=== Work instructions ===
Will you quote all of the entries, word for word?

=== Extracted material ===
Start
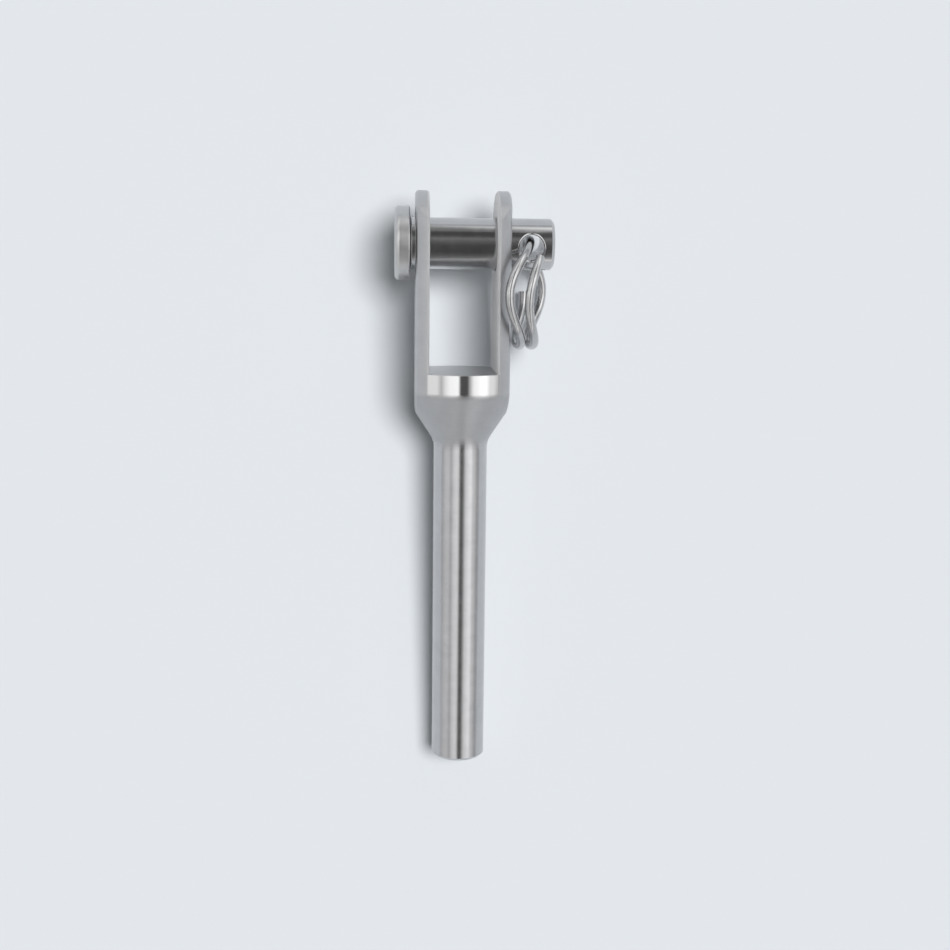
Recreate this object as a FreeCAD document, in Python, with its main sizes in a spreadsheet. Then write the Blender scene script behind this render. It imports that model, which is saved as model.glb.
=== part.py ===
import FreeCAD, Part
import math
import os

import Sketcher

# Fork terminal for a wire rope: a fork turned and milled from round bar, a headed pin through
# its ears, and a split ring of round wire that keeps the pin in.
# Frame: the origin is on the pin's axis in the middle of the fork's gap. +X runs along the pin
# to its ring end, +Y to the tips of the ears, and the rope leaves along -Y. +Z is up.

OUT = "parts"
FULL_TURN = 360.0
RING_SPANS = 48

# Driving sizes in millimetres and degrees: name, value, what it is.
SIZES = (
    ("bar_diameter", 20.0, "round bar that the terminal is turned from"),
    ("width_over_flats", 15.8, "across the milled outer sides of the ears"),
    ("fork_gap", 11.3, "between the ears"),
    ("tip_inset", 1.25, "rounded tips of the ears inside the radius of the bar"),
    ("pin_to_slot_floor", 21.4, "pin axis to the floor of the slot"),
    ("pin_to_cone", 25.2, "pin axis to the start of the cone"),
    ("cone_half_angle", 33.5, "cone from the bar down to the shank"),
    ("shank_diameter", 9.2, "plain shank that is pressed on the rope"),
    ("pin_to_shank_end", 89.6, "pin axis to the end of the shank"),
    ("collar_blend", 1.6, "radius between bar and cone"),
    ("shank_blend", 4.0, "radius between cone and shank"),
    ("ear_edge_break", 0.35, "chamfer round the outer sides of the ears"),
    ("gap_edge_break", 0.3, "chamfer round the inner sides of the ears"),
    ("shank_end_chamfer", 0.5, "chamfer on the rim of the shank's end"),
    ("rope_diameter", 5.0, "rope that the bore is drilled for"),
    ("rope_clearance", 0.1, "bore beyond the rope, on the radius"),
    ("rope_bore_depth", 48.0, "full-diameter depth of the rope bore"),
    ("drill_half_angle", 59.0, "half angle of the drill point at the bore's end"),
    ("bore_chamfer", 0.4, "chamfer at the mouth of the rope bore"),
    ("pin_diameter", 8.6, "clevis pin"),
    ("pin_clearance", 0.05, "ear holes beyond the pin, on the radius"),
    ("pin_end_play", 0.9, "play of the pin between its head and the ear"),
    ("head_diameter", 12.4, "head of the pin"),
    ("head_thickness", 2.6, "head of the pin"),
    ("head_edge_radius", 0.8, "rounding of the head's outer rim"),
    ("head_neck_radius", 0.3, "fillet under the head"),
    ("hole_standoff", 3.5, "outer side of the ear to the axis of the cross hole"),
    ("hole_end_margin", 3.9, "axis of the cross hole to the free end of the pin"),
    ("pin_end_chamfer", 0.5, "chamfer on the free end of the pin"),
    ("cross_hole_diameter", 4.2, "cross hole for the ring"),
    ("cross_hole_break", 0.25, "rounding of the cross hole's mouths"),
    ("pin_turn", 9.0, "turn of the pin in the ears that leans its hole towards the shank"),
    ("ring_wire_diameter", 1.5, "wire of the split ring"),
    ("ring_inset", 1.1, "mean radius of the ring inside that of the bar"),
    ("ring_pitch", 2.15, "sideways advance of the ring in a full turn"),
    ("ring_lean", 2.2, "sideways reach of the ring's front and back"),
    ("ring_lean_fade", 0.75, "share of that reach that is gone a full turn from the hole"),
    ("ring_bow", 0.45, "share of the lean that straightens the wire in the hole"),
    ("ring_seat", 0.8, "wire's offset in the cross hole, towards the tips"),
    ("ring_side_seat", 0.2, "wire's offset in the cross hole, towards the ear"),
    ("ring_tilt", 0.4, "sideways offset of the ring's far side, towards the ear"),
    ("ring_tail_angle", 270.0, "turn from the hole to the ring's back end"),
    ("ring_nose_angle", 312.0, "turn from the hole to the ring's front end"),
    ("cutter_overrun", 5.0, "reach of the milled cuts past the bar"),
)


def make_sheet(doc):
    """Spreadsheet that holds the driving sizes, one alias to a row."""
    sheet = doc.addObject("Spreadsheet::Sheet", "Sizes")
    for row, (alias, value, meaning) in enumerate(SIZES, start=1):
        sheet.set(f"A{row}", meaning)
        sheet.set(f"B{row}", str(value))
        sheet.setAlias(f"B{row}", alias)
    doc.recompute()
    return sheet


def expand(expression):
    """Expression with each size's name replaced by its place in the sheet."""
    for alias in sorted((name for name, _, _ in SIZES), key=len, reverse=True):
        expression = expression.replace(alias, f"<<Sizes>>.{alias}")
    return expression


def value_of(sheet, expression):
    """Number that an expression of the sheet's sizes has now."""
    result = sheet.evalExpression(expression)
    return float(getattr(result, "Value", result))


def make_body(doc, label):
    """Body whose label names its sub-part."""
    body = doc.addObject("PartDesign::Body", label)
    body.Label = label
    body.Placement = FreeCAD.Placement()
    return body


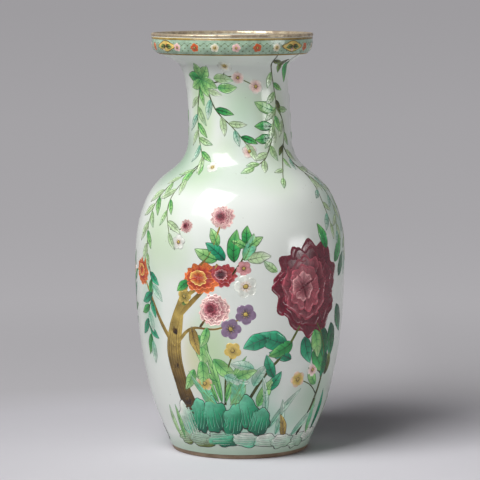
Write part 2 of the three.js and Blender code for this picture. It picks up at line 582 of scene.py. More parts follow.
End
=== Output of the task ===
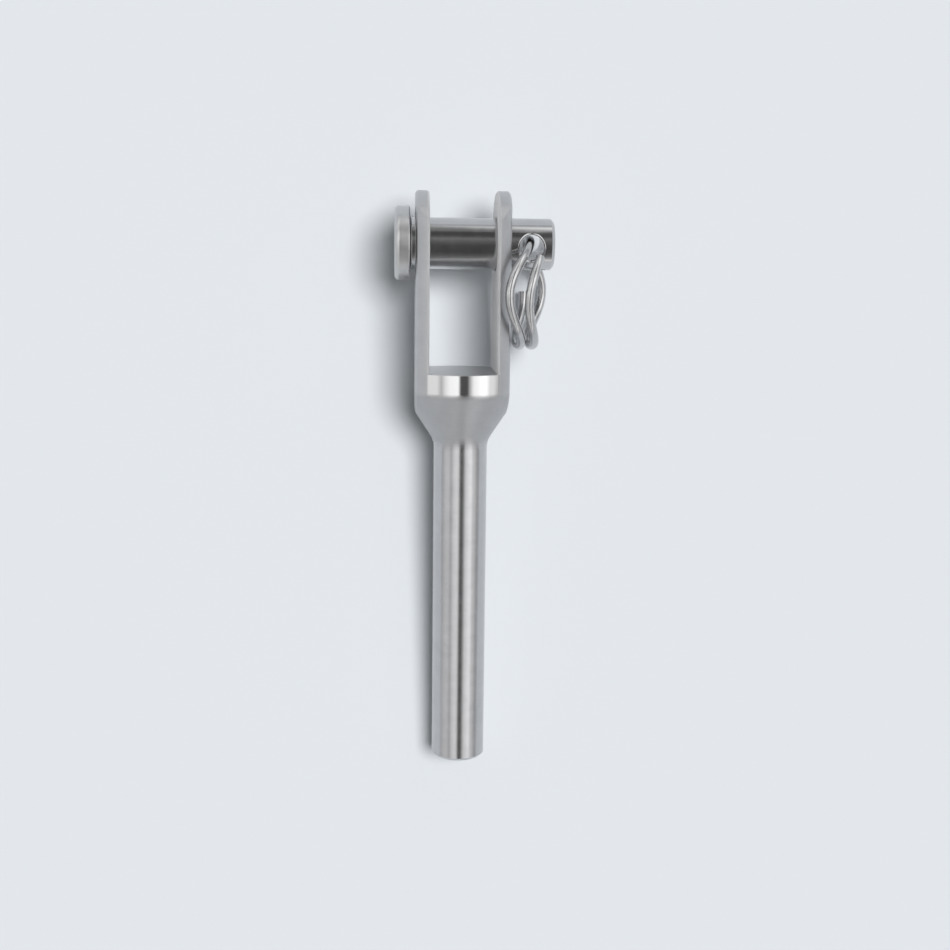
Recreate this object as a FreeCAD document, in Python, with its main sizes in a spreadsheet. Then write the Blender scene script behind this render. It imports that model, which is saved as model.glb.
=== part.py ===
import FreeCAD, Part
import math
import os

import Sketcher

# Fork terminal for a wire rope: a fork turned and milled from round bar, a headed pin through
# its ears, and a split ring of round wire that keeps the pin in.
# Frame: the origin is on the pin's axis in the middle of the fork's gap. +X runs along the pin
# to its ring end, +Y to the tips of the ears, and the rope leaves along -Y. +Z is up.

OUT = "parts"
FULL_TURN = 360.0
RING_SPANS = 48

# Driving sizes in millimetres and degrees: name, value, what it is.
SIZES = (
    ("bar_diameter", 20.0, "round bar that the terminal is turned from"),
    ("width_over_flats", 15.8, "across the milled outer sides of the ears"),
    ("fork_gap", 11.3, "between the ears"),
    ("tip_inset", 1.25, "rounded tips of the ears inside the radius of the bar"),
    ("pin_to_slot_floor", 21.4, "pin axis to the floor of the slot"),
    ("pin_to_cone", 25.2, "pin axis to the start of the cone"),
    ("cone_half_angle", 33.5, "cone from the bar down to the shank"),
    ("shank_diameter", 9.2, "plain shank that is pressed on the rope"),
    ("pin_to_shank_end", 89.6, "pin axis to the end of the shank"),
    ("collar_blend", 1.6, "radius between bar and cone"),
    ("shank_blend", 4.0, "radius between cone and shank"),
    ("ear_edge_break", 0.35, "chamfer round the outer sides of the ears"),
    ("gap_edge_break", 0.3, "chamfer round the inner sides of the ears"),
    ("shank_end_chamfer", 0.5, "chamfer on the rim of the shank's end"),
    ("rope_diameter", 5.0, "rope that the bore is drilled for"),
    ("rope_clearance", 0.1, "bore beyond the rope, on the radius"),
    ("rope_bore_depth", 48.0, "full-diameter depth of the rope bore"),
    ("drill_half_angle", 59.0, "half angle of the drill point at the bore's end"),
    ("bore_chamfer", 0.4, "chamfer at the mouth of the rope bore"),
    ("pin_diameter", 8.6, "clevis pin"),
    ("pin_clearance", 0.05, "ear holes beyond the pin, on the radius"),
    ("pin_end_play", 0.9, "play of the pin between its head and the ear"),
    ("head_diameter", 12.4, "head of the pin"),
    ("head_thickness", 2.6, "head of the pin"),
    ("head_edge_radius", 0.8, "rounding of the head's outer rim"),
    ("head_neck_radius", 0.3, "fillet under the head"),
    ("hole_standoff", 3.5, "outer side of the ear to the axis of the cross hole"),
    ("hole_end_margin", 3.9, "axis of the cross hole to the free end of the pin"),
    ("pin_end_chamfer", 0.5, "chamfer on the free end of the pin"),
    ("cross_hole_diameter", 4.2, "cross hole for the ring"),
    ("cross_hole_break", 0.25, "rounding of the cross hole's mouths"),
    ("pin_turn", 9.0, "turn of the pin in the ears that leans its hole towards the shank"),
    ("ring_wire_diameter", 1.5, "wire of the split ring"),
    ("ring_inset", 1.1, "mean radius of the ring inside that of the bar"),
    ("ring_pitch", 2.15, "sideways advance of the ring in a full turn"),
    ("ring_lean", 2.2, "sideways reach of the ring's front and back"),
    ("ring_lean_fade", 0.75, "share of that reach that is gone a full turn from the hole"),
    ("ring_bow", 0.45, "share of the lean that straightens the wire in the hole"),
    ("ring_seat", 0.8, "wire's offset in the cross hole, towards the tips"),
    ("ring_side_seat", 0.2, "wire's offset in the cross hole, towards the ear"),
    ("ring_tilt", 0.4, "sideways offset of the ring's far side, towards the ear"),
    ("ring_tail_angle", 270.0, "turn from the hole to the ring's back end"),
    ("ring_nose_angle", 312.0, "turn from the hole to the ring's front end"),
    ("cutter_overrun", 5.0, "reach of the milled cuts past the bar"),
)


def make_sheet(doc):
    """Spreadsheet that holds the driving sizes, one alias to a row."""
    sheet = doc.addObject("Spreadsheet::Sheet", "Sizes")
    for row, (alias, value, meaning) in enumerate(SIZES, start=1):
        sheet.set(f"A{row}", meaning)
        sheet.set(f"B{row}", str(value))
        sheet.setAlias(f"B{row}", alias)
    doc.recompute()
    return sheet


def expand(expression):
    """Expression with each size's name replaced by its place in the sheet."""
    for alias in sorted((name for name, _, _ in SIZES), key=len, reverse=True):
        expression = expression.replace(alias, f"<<Sizes>>.{alias}")
    return expression


def value_of(sheet, expression):
    """Number that an expression of the sheet's sizes has now."""
    result = sheet.evalExpression(expression)
    return float(getattr(result, "Value", result))


def make_body(doc, label):
    """Body whose label names its sub-part."""
    body = doc.addObject("PartDesign::Body", label)
    body.Label = label
    body.Placement = FreeCAD.Placement()
    return body


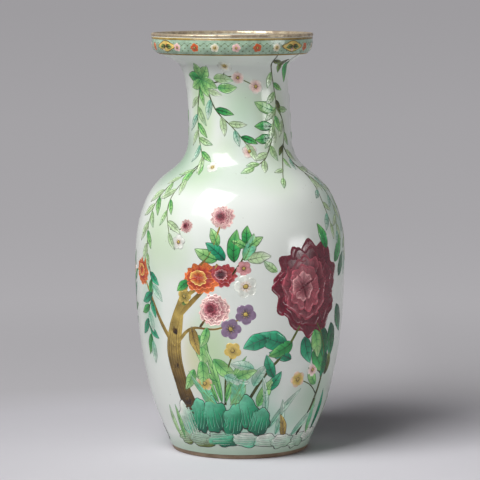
Write part 2 of the three.js and Blender code for this picture. It picks up at line 582 of scene.py. More parts follow.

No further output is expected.